Rationale: $29.50 is roughly at recent short-term support and near the 10-21 day EMAs, giving a reasonable entry that avoids buying a late-stage bounce. The target of $45.00 aligns with the analyst mid-to-high range and represents a sensible multiple re-rating if acquisitions are integrated and margins improve. The $26.50 stop limits downside to near the 52-week low range and protects against a failed integration or a macro-driven reset.
Expect to hold through one or more catalysts - a material backlog update or a meaningful beat-and-raise quarter - but plan to trim into strength. Consider taking 30-50% off at a mid-target around $36.50 to lock profits and let the remainder run toward $45 while moving the stop to breakeven after a 20% move in your favor.
Catalyst timeline and trade duration
This is a long-term trade targeted at 180 trading days because the primary value drivers - integration of recent acquisitions and realization of cross-sell and federal contract pipelines - typically play out over several quarters. Expect interim volatility; use the stop to limit drawdowns while allowing time for backlog conversion and margin expansion.

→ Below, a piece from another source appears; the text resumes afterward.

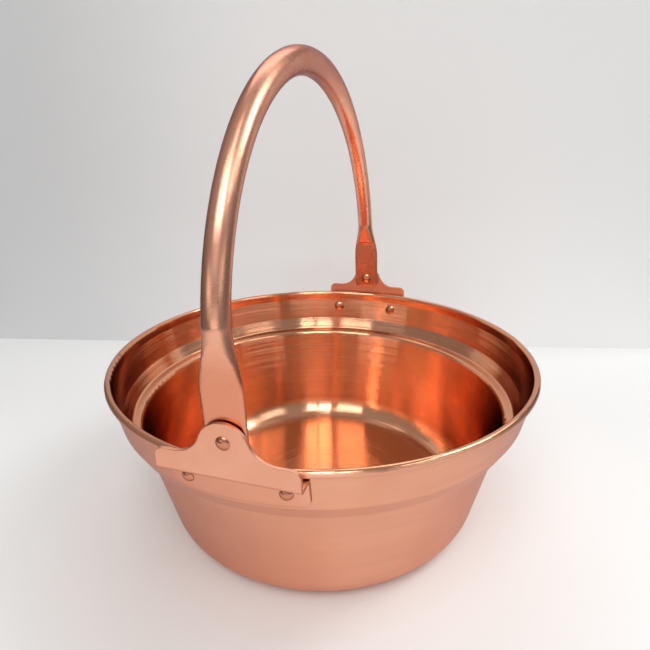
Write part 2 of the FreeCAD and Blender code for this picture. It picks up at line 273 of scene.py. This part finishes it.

Risks and counterarguments
- Integration risk: multiple acquisitions in quick succession increase execution risk. If RPT Alliance or Lazen fail to integrate smoothly, revenue synergies may not materialize and margins could be pressured.
- Debt and leverage: debt-to-equity near 0.73 reflects meaningful leverage for a company of this size. In a rising-rate or contracting-revenue environment, interest expense or refinancing could weigh on profits.
- Concentration risk in cyclicals: engineering and construction services can be cyclical and tied to capex cycles. A slowdown in utility or data center capex would hit bookings and utilization.
- Valuation sensitivity: the stock already trades at a mid-to-high-teens EV/EBITDA-equivalent and a P/E in the low 40s; if growth disappoints, multiple contraction could drive sharp downside.
- Execution on federal contracts: while federal work (like USDA lidar) is sticky, it is competitive and deadline-driven; delivery issues could compress margins or lead to penalty risk.
Counterargument: skeptics will point out that Bowman is paying up for growth; the PE in the low 40s and the acquisition spend (e.g., $59.7M for RPT Alliance) mean shareholders are financing near-term growth at a non-trivial premium. If the acquired assets are not strongly accretive to margins, the stock could languish or re-price lower.
What would change my mind
Positive signs that would strengthen this thesis include sustained organic revenue acceleration beyond the recent quarter, visible and improving margins from power-and-utility segments, and better cash conversion that allows debt paydown without slowing deal activity. Conversely, a clear miss on backlog conversion, rising interest burdens without commensurate margin improvement, or a string of integration setbacks would force me to exit and re-evaluate.
Conclusion - stance and sizing
I rate BWMN as a tactical long for investors willing to tolerate integration and macro risks in exchange for exposure to a focused utility and power-engineering growth run. The risk/reward here is asymmetric enough to justify a modest position size within a diversified portfolio: entry at $29.50, stop at $26.50 and a target of $45.00 with a time horizon of long term (180 trading days). If acquisitions deliver accretion and backlog converts as anticipated, the stock should re-rate toward analyst targets; if not, the stop preserves capital while management addresses execution.
Key points
- Bowman is pivoting into utility and power engineering via targeted M&A (RPT Alliance, Lazen, Sierra) - a structural growth area.
- Recent Q2 revenue of $122.1M showed 16.8% year-over-year growth and raised guidance.
- Valuation is reasonable given free cash flow ($33.43M) and EV/EBITDA (~14.7), yet earnings must scale to justify a move above the mid-$40s.
- Trade plan: enter $29.50, target $45.00, stop $26.50, horizon long term (180 trading days).